Photo du rédacteur: gabriellehalperngabriellehalpern

Cette chronique est présentée par Gabrielle Halpern chaque mardi dans le journal de 12h sur la Radio RCJ et vous offre un regard philosophique sur l'actualité.


Dans quelques jours, nous nous rendrons dans nos bureaux de vote, afin de glisser un nom dans une enveloppe. Par ce geste politique, chacun d’entre nous choisira celui qu’il veut voir à la tête de notre pays. Cela fait immédiatement penser aux mots[1] de Jacqueline de Romilly, grande spécialiste de la Grèce antique, à propos du vote.

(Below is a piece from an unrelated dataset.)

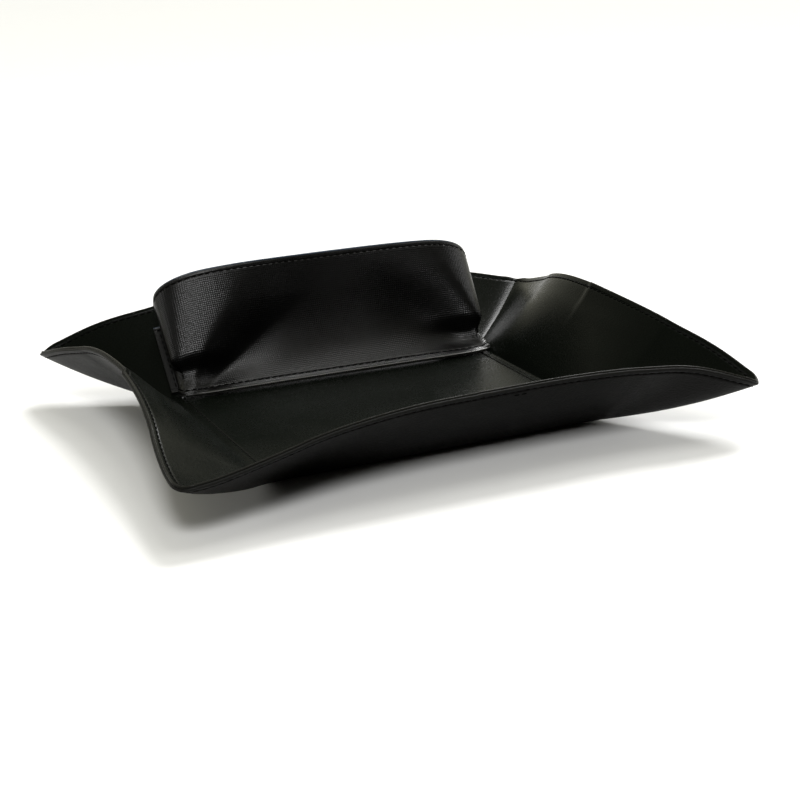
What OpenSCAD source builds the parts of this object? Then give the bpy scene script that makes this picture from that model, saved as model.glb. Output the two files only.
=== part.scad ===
// Leather valet tray with a standing band along its back wall.
// Millimetres. The origin is on the table under the middle of the base, +X along the tray, +Y to its back.
// Every leather part is a flat cut-out that one function folds up, so a place on the tray is a flat point
// [p, q] on the unfolded leather plus a height above the seam between the outer leather and the lining.

/* [Tray] */
// Length of the flat base between the side creases
base_l = 140; // [100:1:200]
// Depth of the flat base between the front and back creases
base_d = 111; // [90:1:160]
// Width of each wall along the leather, from crease to rim
wall_w = 47; // [40:0.5:60]
// Corner radius of the base
base_r = 4; // [3:0.5:10]
// Radius that rounds the tip of each ear
tip_r = 8; // [4:0.5:14]

/* [Lean] */
// Slope of the front wall at its middle, in degrees above the table
front_lean = 42; // [34:1:60]
// Slope of the back wall at its middle
back_lean = 47; // [40:1:64]
// Slope of the side walls at their middle
side_lean = 50; // [34:1:64]
// Slope of the folded ears along their lowest line
ear_lean = 15; // [12:1:26]
// How far along the rim the fold of an ear reaches, in wall widths
ear_spread = 0.8; // [0.5:0.05:1.1]
// How much each wall curls up between crease and rim, in degrees
wall_curl = 9; // [4:1:20]

/* [Leather] */
// Thickness of the outer leather
outer_t = 1.1; // [0.8:0.1:2]
// Thickness of the lining
lining_t = 0.9; // [0.6:0.1:1.6]
// Thickness of the leather panel under the base
bottom_t = 0.8; // [0.6:0.1:1.6]
// Distance of the bottom panel's edge from the creases
bottom_in = 3; // [2:0.5:8]

/* [Boards] */
// Thickness of the board in the base
board_t = 1.2; // [0.8:0.1:2]
// Thickness of the boards in the walls
wall_board_t = 0.6; // [0.4:0.1:1]
// Free play between a wall board and each leather
board_gap = 0.03; // [0.02:0.01:0.1]
// Free play between the base board's edge and the bends
board_in = 0.25; // [0:0.05:1]

/* [Band] */
// Height of the band in its middle, along the leather
band_h = 54; // [40:1:60]
// Slope of the band from upright, in degrees
band_tilt = 28; // [15:1:35]
// Width of the band between the outer edges of its tabs, at the crease
band_w = 134; // [90:1:134]
// How far the upper front corners stand out past those edges
band_flare = 3.5; // [0:0.5:6]
// How much each tab leans in towards the middle over its height
tab_in = 1; // [0:0.5:6]
// Height of the tabs up the back wall
tab_h = 33; // [20:1:36]
// Width of the flange that is sewn to the wall
tab_w = 6; // [5:0.5:9]
// Distance from the back crease to the band's front edge
band_fwd = 11; // [7:0.5:18]
// How far the middle of the band's face is hollow
band_hollow = 6; // [0:0.5:8]
// Thickness of the band's leather
band_leather_t = 0.9; // [0.6:0.1:1.4]
// Thickness of the band's stiffener
band_core_t = 0.5; // [0.3:0.1:1]
// Thickness of the band's lining
band_lining_t = 0.7; // [0.5:0.1:1.2]
// Gap between the band's lower edge and the tray's floor
band_lift = 0.4; // [0.2:0.1:2]

/* [Stitching] */
// Length of one stitch from hole to hole
stitch_l = 3; // [2:0.25:5]
// Thickness of the thread
thread_d = 0.5; // [0.3:0.05:0.8]
// Distance of every seam from its edge
seam_in = 2.3; // [1.5:0.1:4]
// Distance of the base's seam from the bends
base_seam_in = 0.5; // [0.2:0.1:3]

/* [Hidden] */

in_l = base_l / 2 - base_r;        // half lengths of the creases' straight stretches
in_d = base_d / 2 - base_r;
rim = wall_w + base_r;             // the rim's distance past those stretches
crease = 2.5;                      // half width of the bend at a crease
bend_start = base_r - crease;      // where that bend starts, past the straight stretches
ref_z = bottom_t + outer_t;        // height of the outer leather's upper face over the table
floor_z = ref_z + board_t + lining_t;
step = 0.05;                       // step of the slopes that give the leather's normals
fold_power = 1.6;                  // how sharply the lean changes beside a fold
tip_power = 1.6;                   // how closely stations crowd at an ear's tip
rad = 180 / PI;

function mix(a, b, t) = a + (b - a) * t;
function turn(v, s) = [v.x * s.x, v.y * s.y, v.z];
function side(x) = x < 0 ? -1 : 1;

// ---- folding ----
// Slope of the leather where the rim is u wall widths from the nearest fold
function slope_at(middle, u) = mix(middle, ear_lean, exp(-pow(max(u, 0) / ear_spread, fold_power)));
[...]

Dans la ville d’Athènes, elle explique que les citoyens pratiquaient la démocratie en parlant et en écoutant les autres. La délibération se faisait à l’aide de grands argumentaires, de longs plaidoyers et d’intenses explications. Or, Jacqueline de Romilly nous rappelle cruellement que la démocratie s’exerce aujourd’hui par le vote ; or, lorsque nous votons, nous répondons par oui ou par non ou nous répondons en choisissant un nom… Mais nous ne faisons plus de commentaire ! Il n’est pas possible de nuancer le choix du nom que nous avons fait, en émettant des réserves, en complétant par « oui, mais, etc. ». Le vote est une réponse sans commentaire, un choix sans réserve possible. Autrement dit, le vote est une réponse, un choix qui ne sont pas circonstanciés et qui peuvent donc induire les vainqueurs, comme les perdants, en erreur.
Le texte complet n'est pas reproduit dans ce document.